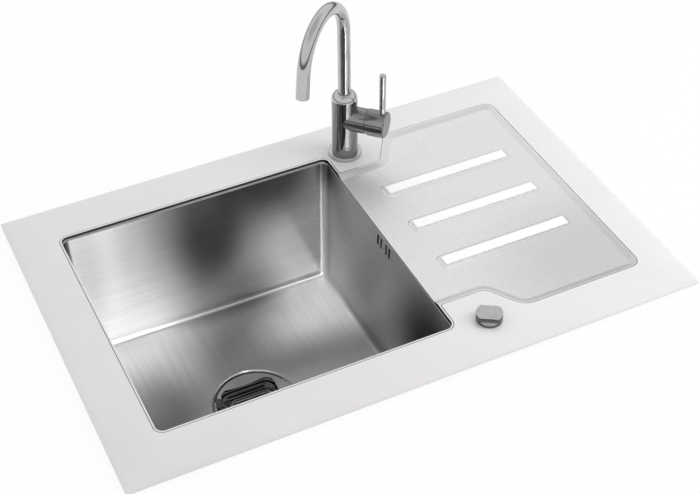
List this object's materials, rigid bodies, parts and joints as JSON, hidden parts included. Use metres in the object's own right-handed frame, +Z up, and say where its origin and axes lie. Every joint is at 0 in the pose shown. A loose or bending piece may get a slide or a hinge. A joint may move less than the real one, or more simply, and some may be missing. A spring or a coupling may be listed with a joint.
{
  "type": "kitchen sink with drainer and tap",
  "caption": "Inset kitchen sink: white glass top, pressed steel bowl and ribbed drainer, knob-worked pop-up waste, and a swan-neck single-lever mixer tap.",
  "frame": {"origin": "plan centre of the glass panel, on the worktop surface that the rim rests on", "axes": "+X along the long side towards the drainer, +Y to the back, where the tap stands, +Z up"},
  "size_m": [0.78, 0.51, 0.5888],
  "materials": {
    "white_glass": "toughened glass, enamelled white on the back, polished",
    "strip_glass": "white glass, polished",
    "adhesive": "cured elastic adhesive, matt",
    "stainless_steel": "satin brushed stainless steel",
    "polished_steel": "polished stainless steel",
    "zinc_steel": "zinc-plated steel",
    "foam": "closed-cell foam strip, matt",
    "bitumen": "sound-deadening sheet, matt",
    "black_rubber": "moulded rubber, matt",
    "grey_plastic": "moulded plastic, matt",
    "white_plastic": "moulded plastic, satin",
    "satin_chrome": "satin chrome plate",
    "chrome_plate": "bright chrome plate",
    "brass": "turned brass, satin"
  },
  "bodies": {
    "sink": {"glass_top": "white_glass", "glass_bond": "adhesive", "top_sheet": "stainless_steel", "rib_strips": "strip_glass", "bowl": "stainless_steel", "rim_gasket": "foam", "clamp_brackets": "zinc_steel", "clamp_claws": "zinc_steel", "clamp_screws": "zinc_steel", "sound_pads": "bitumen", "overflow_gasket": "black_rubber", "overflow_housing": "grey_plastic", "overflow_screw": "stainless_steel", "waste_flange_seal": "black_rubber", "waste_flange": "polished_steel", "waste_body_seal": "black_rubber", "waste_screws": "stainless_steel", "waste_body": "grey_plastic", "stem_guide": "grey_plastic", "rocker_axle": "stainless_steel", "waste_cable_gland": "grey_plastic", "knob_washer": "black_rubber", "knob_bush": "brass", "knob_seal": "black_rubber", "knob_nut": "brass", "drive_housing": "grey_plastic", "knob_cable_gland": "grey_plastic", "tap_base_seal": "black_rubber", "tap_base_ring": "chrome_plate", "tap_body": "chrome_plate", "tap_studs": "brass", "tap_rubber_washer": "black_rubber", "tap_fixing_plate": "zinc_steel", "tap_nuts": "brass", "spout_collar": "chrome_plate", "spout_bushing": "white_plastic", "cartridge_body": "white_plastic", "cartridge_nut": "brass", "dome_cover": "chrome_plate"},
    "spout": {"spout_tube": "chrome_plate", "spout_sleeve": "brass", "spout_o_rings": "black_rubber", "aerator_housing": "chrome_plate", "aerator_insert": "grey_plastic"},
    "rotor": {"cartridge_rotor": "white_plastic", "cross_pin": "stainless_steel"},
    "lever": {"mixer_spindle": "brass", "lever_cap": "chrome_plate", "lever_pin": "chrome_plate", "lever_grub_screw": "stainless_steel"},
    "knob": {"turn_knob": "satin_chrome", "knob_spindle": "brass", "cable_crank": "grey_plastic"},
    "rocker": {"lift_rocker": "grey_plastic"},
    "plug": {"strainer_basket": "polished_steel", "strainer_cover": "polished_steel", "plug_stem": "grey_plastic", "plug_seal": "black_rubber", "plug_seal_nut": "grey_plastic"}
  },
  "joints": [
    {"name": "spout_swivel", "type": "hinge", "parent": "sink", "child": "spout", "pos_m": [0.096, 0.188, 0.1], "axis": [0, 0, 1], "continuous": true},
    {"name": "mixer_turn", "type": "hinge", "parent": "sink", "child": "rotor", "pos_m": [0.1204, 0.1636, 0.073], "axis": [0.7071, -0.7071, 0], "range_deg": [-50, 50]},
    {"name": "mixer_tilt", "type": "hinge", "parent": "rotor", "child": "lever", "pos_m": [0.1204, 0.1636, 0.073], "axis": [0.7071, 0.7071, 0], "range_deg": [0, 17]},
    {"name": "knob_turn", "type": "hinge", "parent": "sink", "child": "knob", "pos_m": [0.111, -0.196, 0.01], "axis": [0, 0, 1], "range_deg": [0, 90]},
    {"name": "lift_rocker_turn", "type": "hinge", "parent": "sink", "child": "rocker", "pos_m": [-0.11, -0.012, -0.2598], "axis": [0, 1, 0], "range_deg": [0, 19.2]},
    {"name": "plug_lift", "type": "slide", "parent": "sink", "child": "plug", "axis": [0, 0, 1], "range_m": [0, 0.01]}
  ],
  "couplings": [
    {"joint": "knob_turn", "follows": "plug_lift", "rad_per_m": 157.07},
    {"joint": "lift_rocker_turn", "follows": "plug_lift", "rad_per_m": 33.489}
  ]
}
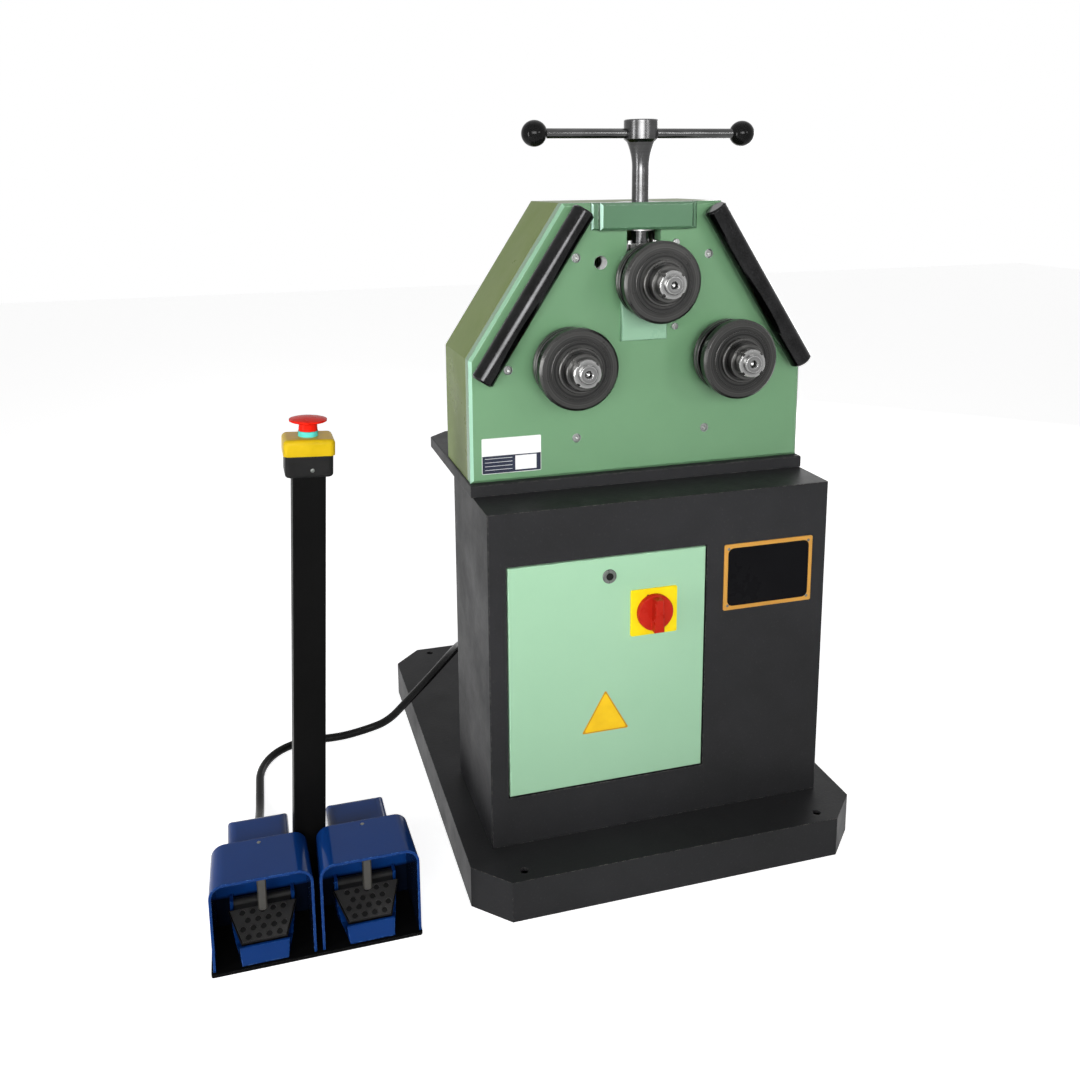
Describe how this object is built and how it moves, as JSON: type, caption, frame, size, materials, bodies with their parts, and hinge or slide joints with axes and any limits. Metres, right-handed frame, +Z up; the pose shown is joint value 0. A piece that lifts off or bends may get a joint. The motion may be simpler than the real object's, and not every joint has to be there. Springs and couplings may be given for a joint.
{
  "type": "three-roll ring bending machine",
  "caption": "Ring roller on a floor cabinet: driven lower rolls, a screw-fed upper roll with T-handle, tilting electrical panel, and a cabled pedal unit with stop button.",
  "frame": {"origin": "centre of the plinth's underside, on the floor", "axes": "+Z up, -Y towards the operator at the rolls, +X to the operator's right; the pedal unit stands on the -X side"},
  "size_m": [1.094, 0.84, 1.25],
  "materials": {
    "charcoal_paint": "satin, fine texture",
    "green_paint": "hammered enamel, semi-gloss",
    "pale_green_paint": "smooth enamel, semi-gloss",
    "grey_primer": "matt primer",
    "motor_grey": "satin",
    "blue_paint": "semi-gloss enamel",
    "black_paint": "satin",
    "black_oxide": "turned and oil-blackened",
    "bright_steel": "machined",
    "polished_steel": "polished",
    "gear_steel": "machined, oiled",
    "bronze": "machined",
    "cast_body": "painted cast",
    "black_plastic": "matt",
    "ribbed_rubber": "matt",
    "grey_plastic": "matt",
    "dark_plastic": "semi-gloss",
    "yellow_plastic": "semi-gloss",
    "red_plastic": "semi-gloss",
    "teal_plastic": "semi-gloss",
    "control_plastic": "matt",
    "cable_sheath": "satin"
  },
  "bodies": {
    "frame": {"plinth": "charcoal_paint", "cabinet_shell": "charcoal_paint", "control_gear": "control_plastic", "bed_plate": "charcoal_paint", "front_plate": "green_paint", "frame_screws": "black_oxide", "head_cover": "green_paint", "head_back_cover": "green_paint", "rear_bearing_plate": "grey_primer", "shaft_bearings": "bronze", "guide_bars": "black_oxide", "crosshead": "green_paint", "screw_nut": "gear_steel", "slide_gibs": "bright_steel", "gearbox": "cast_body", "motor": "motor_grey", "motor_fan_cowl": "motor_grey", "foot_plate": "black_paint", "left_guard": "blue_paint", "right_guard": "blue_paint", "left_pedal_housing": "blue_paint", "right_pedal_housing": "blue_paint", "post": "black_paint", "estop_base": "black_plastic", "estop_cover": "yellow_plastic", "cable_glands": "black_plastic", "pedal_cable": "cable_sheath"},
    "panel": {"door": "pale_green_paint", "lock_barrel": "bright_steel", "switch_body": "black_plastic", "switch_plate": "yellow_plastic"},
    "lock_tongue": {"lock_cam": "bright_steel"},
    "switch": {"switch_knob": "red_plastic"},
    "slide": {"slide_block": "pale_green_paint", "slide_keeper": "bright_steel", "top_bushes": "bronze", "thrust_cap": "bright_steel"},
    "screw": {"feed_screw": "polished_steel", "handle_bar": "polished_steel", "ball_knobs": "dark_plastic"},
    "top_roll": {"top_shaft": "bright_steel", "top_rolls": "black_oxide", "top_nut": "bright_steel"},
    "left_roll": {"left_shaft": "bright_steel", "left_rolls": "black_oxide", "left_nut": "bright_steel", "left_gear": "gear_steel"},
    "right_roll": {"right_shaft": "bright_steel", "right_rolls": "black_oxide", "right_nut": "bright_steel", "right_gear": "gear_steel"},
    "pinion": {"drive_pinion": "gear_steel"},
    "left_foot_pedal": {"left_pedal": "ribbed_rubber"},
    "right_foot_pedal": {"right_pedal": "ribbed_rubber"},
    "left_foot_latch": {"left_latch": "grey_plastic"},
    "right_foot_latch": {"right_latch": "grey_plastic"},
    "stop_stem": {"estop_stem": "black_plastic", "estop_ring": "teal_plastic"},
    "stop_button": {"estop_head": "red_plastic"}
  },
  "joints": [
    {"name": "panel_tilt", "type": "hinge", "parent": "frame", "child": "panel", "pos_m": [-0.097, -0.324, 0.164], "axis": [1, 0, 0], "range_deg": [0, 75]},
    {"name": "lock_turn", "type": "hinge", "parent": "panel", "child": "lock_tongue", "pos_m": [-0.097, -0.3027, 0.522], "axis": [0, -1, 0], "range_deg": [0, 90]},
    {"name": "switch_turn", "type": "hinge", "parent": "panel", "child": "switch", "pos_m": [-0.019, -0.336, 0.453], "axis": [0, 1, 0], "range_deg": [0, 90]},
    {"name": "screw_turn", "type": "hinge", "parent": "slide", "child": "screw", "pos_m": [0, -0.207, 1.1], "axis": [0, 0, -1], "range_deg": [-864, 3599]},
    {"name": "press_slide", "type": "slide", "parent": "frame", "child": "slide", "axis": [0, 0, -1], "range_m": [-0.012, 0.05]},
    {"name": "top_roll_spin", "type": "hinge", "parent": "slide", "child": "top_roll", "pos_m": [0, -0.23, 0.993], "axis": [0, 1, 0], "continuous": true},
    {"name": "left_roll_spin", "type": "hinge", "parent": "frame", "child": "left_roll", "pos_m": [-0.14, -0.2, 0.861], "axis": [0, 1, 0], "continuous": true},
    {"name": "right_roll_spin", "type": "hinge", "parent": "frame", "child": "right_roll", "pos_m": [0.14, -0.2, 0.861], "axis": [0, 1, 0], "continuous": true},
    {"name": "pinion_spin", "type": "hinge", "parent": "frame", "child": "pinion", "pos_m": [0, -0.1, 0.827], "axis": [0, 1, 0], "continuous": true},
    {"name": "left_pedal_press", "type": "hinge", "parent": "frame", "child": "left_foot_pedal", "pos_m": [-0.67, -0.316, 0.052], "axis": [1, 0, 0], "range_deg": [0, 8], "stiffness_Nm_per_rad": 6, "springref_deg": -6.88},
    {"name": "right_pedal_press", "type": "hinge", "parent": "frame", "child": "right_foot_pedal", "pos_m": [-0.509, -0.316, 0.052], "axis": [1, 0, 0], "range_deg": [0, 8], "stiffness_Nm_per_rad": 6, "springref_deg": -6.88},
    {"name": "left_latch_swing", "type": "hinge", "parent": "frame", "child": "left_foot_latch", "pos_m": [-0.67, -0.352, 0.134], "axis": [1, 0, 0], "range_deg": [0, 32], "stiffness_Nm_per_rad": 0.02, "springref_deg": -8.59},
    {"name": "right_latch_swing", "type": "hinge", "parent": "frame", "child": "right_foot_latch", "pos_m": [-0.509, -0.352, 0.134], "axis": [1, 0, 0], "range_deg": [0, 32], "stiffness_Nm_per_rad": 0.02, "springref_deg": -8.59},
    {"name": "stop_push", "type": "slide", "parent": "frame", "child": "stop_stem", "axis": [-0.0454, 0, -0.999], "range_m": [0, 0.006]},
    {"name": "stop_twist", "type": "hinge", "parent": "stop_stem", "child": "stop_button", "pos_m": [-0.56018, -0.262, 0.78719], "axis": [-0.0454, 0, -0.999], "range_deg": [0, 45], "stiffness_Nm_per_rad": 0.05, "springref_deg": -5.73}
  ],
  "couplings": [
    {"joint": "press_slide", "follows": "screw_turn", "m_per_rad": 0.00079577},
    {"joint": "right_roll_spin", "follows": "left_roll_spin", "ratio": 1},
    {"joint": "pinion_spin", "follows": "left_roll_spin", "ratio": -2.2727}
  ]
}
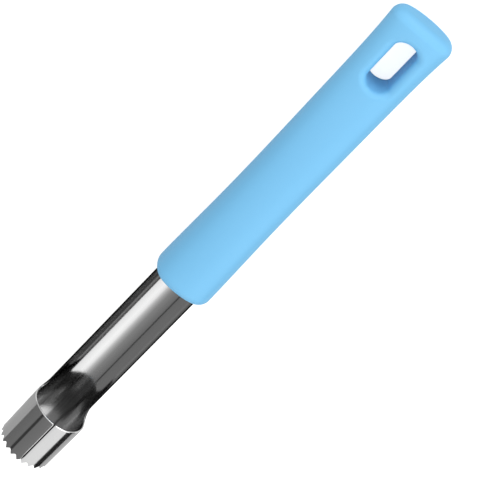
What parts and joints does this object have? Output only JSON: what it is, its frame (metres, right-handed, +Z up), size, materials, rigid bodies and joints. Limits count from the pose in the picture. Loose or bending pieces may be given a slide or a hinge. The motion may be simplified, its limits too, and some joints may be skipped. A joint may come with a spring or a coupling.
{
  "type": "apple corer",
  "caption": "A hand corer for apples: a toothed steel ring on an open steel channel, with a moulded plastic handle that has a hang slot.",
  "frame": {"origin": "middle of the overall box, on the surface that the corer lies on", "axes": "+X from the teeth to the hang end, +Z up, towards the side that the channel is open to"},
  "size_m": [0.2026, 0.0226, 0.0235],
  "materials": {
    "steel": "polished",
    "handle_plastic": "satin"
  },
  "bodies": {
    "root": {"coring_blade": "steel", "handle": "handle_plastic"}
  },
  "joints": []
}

━━━━━━━━━━━━━━━━

• EXERCISE DESCRIPTION
Using the entries above, find all lines with "from". Copy them.

• FINISHED TASK
What parts and joints does this object have? Output only JSON: what it is, its frame (metres, right-handed, +Z up), size, materials, rigid bodies and joints. Limits count from the pose in the picture. Loose or bending pieces may be given a slide or a hinge. The motion may be simplified, its limits too, and some joints may be skipped. A joint may come with a spring or a coupling.
  "frame": {"origin": "middle of the overall box, on the surface that the corer lies on", "axes": "+X from the teeth to the hang end, +Z up, towards the side that the channel is open to"},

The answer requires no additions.